> [WRITTEN EXERCISE]
Output only the lines running from the line bearing "inner_radius = core_radius + ring_kerf" through the line bearing "obj.matrix_parent_inverse = Matrix.Identity(4)", character for character.
# DATA SUPPLIED start
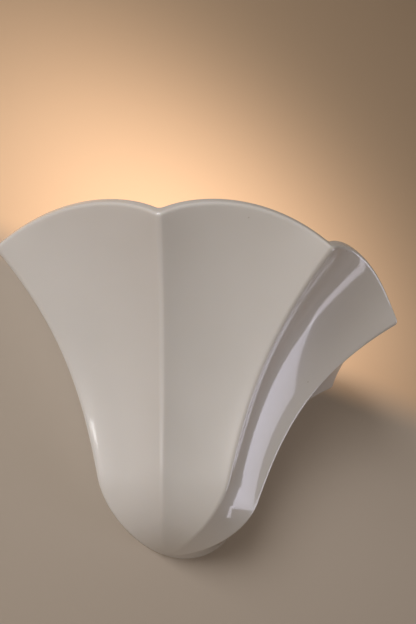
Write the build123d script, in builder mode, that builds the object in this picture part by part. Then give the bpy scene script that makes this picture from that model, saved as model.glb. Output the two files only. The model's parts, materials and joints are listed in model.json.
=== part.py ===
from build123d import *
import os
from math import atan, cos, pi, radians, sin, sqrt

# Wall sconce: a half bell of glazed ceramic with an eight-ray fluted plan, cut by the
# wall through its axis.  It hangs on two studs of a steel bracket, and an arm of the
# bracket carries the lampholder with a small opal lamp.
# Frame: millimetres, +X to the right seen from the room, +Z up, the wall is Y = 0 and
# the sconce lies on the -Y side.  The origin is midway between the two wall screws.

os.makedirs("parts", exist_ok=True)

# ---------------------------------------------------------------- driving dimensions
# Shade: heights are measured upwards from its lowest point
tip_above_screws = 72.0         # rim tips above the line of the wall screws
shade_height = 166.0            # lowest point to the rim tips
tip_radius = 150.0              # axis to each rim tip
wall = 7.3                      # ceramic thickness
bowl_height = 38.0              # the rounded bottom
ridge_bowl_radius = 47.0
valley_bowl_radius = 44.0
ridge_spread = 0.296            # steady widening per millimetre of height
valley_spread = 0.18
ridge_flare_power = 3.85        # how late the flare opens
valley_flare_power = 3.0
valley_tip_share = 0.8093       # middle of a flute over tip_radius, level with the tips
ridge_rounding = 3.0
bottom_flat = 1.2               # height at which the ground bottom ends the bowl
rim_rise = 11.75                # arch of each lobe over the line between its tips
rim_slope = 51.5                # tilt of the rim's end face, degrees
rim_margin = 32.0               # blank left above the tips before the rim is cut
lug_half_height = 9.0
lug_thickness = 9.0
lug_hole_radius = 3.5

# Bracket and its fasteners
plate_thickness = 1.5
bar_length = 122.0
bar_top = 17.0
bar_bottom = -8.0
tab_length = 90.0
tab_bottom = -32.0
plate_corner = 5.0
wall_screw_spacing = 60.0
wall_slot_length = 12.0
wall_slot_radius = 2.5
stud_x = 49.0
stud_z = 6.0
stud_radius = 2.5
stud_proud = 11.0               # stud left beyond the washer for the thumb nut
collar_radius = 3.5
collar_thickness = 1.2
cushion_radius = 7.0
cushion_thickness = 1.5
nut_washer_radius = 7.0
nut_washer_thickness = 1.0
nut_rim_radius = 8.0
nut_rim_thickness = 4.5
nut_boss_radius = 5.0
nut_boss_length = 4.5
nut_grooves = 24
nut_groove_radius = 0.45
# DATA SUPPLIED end
# DATA SUPPLIED start
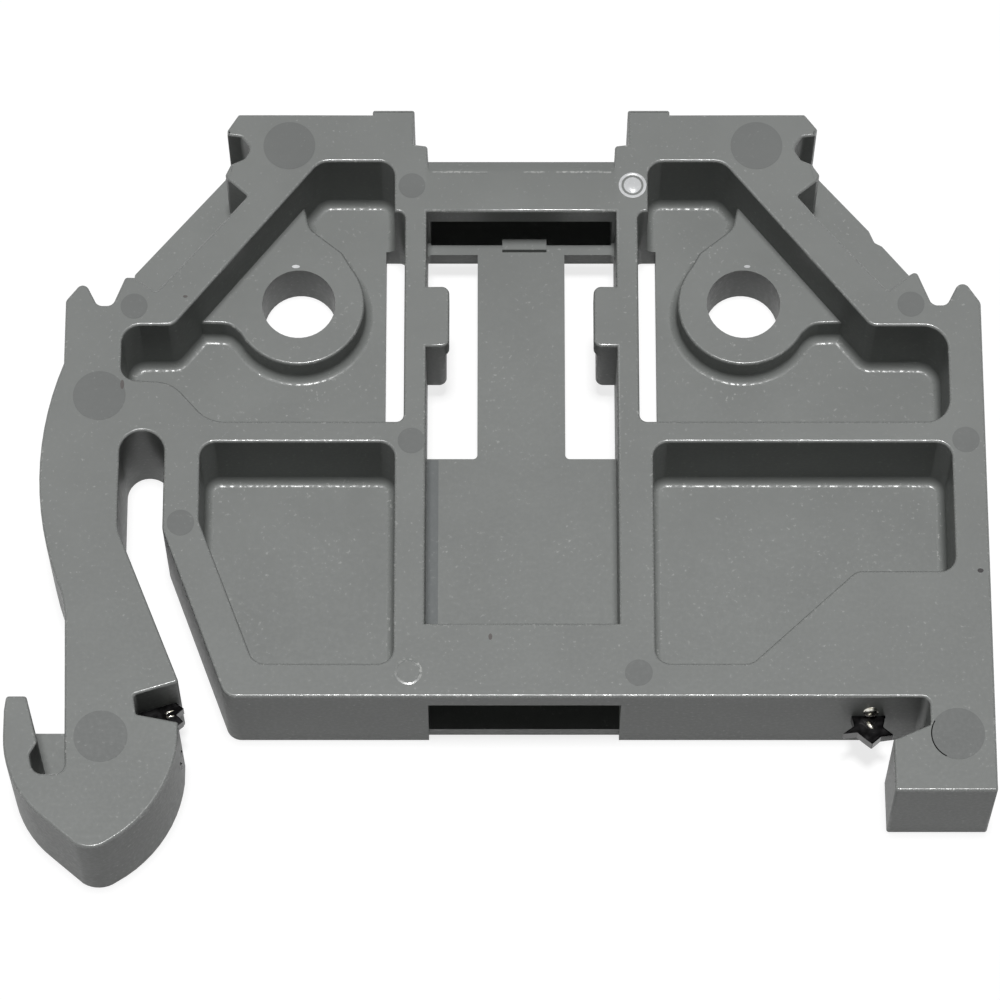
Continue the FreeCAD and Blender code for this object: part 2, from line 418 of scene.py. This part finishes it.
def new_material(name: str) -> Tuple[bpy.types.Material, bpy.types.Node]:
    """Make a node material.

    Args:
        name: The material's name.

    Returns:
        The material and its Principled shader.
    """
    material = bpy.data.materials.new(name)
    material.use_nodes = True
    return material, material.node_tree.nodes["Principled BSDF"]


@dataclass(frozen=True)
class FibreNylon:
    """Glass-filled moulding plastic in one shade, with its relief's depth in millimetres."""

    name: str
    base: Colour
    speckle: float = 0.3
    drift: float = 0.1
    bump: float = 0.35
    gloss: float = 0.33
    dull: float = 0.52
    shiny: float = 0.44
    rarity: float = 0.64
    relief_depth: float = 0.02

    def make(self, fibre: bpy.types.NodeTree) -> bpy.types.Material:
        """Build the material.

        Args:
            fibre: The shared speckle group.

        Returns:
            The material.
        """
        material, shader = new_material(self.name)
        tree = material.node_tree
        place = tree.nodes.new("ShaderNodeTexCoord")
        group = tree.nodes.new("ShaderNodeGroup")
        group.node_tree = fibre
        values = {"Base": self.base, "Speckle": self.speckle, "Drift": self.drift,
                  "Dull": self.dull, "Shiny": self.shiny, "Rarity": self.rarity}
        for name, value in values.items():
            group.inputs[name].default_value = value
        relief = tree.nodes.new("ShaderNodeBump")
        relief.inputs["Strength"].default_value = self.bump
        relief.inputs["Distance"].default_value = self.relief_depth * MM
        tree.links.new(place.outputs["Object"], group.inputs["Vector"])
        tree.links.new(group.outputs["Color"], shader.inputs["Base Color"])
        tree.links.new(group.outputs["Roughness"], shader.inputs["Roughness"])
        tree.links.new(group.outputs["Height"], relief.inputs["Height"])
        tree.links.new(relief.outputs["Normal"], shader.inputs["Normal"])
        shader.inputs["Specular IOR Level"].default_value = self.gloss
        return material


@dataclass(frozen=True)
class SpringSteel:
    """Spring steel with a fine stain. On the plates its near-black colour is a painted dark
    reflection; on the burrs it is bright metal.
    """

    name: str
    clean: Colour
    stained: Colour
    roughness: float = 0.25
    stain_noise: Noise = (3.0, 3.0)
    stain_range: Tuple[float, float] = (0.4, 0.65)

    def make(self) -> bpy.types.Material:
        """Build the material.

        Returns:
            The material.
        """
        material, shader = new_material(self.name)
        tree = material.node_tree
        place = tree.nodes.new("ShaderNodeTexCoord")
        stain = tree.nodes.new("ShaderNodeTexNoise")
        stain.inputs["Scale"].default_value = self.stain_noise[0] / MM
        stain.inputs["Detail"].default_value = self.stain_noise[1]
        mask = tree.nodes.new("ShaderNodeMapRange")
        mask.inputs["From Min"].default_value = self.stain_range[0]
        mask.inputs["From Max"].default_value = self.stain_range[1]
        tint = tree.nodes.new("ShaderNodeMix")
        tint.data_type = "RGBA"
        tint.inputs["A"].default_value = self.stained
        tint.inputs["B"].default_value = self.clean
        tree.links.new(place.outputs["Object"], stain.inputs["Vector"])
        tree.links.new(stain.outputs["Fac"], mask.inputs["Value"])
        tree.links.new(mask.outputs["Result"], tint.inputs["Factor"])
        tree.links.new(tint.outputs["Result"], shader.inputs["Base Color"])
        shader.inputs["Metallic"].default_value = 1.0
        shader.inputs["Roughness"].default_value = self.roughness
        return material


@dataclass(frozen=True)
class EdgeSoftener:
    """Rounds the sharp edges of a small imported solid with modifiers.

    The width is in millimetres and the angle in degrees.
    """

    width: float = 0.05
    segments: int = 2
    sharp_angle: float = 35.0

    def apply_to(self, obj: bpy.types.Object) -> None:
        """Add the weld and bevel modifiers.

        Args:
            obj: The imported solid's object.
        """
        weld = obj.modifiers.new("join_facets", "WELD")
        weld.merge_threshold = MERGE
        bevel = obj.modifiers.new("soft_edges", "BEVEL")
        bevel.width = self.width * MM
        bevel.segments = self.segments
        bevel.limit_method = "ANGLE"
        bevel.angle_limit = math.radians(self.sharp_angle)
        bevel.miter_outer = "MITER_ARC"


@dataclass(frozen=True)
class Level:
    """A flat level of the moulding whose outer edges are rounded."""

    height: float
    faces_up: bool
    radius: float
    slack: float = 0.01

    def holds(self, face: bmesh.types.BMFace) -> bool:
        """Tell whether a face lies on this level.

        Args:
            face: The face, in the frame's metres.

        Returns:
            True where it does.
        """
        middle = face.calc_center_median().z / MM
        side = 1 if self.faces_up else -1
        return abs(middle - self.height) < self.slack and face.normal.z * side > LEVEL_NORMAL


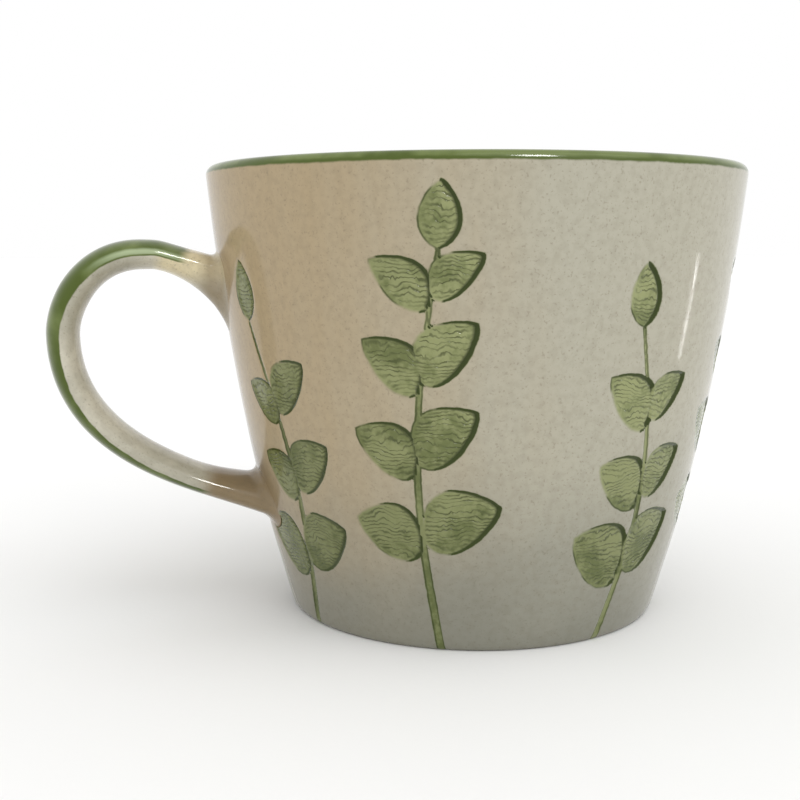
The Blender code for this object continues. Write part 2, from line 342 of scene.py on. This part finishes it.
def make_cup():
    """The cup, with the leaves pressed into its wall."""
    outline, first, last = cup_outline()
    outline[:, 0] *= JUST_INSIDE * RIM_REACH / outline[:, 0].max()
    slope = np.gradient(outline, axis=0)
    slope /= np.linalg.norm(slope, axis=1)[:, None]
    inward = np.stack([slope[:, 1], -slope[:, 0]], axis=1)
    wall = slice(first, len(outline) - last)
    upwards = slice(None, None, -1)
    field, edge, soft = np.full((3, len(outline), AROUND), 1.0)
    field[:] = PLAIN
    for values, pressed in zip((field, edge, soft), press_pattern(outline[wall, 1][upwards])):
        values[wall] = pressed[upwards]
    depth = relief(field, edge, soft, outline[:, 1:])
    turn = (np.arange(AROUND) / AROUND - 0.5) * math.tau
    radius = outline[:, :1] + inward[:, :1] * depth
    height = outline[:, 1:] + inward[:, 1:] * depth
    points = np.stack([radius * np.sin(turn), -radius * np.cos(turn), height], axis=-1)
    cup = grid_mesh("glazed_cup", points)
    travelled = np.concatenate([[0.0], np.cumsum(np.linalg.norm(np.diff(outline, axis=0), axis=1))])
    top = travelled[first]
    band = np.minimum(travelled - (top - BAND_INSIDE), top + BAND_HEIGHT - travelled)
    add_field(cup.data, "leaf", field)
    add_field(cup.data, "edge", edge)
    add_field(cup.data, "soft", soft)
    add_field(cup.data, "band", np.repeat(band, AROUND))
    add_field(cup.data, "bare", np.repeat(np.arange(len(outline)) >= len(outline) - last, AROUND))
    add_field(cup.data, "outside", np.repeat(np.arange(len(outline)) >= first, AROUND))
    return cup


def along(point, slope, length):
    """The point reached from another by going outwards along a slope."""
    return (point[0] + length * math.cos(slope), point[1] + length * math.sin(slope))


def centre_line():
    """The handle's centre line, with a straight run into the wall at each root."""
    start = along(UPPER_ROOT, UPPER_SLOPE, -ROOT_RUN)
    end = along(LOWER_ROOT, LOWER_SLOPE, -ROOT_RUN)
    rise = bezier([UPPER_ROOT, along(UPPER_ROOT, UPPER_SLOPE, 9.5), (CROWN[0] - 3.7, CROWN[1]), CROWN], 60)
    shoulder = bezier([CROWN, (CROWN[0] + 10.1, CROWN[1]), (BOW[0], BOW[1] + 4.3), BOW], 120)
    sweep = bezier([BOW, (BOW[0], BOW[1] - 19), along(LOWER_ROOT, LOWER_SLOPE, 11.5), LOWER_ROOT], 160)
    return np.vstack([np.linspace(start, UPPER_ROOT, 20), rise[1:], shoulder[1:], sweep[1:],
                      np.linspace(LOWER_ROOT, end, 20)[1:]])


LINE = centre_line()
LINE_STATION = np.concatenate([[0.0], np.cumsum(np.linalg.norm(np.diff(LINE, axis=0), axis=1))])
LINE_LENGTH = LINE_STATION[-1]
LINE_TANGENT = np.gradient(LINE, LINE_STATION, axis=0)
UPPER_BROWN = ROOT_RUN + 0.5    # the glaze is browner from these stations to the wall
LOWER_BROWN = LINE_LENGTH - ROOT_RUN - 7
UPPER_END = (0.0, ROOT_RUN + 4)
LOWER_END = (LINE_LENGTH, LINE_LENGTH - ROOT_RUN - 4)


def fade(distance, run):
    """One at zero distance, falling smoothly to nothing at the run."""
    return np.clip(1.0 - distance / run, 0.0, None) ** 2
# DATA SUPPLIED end
# DATA SUPPLIED start
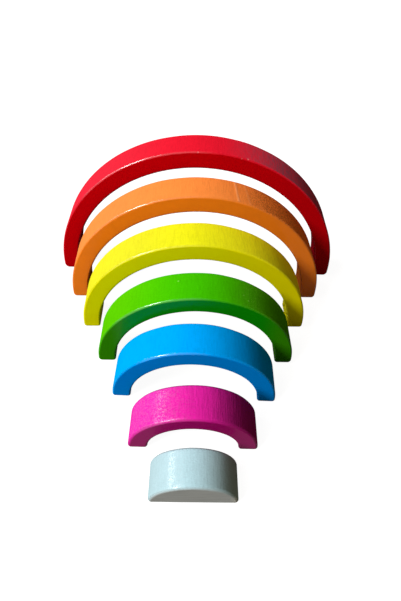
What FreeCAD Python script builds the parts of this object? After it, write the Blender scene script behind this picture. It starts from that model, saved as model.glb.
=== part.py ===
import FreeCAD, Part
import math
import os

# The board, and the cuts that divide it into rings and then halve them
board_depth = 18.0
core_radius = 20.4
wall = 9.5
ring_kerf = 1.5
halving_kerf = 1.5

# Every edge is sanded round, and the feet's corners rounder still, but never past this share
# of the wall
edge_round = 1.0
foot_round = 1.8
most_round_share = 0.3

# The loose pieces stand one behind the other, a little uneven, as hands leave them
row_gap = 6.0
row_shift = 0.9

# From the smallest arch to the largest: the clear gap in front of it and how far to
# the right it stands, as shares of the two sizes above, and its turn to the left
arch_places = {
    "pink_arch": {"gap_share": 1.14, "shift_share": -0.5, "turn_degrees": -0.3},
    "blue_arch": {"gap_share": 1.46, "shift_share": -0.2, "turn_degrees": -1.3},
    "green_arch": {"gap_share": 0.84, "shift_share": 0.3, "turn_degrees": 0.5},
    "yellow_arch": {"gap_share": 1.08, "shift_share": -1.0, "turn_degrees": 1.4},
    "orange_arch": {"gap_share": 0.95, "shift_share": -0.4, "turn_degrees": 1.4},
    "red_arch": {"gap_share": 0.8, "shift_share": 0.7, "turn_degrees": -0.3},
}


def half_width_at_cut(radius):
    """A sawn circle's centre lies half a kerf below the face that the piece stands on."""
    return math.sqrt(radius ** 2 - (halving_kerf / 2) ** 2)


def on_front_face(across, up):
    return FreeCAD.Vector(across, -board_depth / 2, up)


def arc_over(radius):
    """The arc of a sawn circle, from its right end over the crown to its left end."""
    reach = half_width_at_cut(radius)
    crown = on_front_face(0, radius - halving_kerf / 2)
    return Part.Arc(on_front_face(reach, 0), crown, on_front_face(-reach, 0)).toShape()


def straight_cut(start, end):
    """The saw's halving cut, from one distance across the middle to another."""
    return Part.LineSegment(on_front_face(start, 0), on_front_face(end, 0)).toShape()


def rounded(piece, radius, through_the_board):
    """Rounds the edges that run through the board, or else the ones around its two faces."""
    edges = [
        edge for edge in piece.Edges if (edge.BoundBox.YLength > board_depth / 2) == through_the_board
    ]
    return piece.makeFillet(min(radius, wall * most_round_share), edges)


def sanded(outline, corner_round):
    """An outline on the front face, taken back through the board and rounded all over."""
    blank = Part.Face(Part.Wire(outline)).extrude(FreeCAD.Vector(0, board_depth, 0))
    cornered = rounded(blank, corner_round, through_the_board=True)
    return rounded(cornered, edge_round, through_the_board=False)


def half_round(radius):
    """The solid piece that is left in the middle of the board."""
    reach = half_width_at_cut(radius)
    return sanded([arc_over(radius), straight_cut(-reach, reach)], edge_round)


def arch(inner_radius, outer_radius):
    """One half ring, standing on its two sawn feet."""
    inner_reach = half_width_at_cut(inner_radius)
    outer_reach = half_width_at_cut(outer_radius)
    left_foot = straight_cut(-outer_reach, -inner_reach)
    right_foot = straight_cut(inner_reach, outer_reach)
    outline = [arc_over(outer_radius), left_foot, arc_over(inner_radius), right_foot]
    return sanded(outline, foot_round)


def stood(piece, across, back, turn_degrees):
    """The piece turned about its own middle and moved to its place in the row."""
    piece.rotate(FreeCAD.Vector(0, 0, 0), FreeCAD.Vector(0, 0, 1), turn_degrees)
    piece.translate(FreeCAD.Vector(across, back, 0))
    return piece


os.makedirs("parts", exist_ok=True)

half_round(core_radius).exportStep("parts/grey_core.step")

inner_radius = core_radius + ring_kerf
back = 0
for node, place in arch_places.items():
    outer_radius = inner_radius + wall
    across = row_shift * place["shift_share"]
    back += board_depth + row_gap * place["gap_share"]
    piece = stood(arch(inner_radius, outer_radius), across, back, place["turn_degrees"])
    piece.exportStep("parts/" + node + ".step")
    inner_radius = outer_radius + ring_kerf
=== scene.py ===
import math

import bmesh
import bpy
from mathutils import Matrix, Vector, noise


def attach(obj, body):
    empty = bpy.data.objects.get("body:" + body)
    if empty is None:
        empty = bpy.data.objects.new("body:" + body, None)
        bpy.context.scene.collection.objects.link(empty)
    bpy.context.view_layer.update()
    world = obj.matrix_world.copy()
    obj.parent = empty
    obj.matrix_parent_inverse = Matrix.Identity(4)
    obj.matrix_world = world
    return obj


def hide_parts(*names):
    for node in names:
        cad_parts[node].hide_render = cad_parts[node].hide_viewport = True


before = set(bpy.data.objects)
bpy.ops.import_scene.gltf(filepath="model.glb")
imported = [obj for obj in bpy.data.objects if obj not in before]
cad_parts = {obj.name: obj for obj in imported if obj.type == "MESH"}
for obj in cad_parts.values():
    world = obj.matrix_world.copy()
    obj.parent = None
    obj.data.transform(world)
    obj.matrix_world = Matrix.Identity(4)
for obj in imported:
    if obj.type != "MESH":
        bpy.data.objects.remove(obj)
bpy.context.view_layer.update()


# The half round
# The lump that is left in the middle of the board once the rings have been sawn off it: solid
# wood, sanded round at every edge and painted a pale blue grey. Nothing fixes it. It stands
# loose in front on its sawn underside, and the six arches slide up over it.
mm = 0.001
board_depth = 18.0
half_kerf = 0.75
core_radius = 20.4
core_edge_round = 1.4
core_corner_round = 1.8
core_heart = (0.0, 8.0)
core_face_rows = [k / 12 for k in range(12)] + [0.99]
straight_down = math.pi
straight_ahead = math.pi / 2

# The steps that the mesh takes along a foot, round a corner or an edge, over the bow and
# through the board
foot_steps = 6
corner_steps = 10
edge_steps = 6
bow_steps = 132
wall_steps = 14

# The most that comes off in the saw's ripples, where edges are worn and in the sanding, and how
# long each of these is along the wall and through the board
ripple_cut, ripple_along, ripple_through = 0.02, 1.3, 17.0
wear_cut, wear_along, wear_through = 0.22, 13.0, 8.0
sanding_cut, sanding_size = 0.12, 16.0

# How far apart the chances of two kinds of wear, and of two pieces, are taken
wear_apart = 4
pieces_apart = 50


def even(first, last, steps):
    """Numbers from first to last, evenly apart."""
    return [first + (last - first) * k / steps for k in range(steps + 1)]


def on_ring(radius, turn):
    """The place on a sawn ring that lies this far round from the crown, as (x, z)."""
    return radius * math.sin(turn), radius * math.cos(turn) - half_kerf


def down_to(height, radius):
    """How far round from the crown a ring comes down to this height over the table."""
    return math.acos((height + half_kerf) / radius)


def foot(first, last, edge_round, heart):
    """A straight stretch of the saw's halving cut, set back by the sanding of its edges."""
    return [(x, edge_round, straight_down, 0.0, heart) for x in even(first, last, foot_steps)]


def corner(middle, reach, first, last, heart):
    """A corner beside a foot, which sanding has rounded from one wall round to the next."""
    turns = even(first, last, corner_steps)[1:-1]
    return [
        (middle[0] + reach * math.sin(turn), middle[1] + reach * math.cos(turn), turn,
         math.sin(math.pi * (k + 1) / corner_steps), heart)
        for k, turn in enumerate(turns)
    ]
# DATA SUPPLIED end
> [RESULT OF THE EXERCISE]
inner_radius = core_radius + ring_kerf
back = 0
for node, place in arch_places.items():
    outer_radius = inner_radius + wall
    across = row_shift * place["shift_share"]
    back += board_depth + row_gap * place["gap_share"]
    piece = stood(arch(inner_radius, outer_radius), across, back, place["turn_degrees"])
    piece.exportStep("parts/" + node + ".step")
    inner_radius = outer_radius + ring_kerf
=== scene.py ===
import math

import bmesh
import bpy
from mathutils import Matrix, Vector, noise


def attach(obj, body):
    empty = bpy.data.objects.get("body:" + body)
    if empty is None:
        empty = bpy.data.objects.new("body:" + body, None)
        bpy.context.scene.collection.objects.link(empty)
    bpy.context.view_layer.update()
    world = obj.matrix_world.copy()
    obj.parent = empty
    obj.matrix_parent_inverse = Matrix.Identity(4)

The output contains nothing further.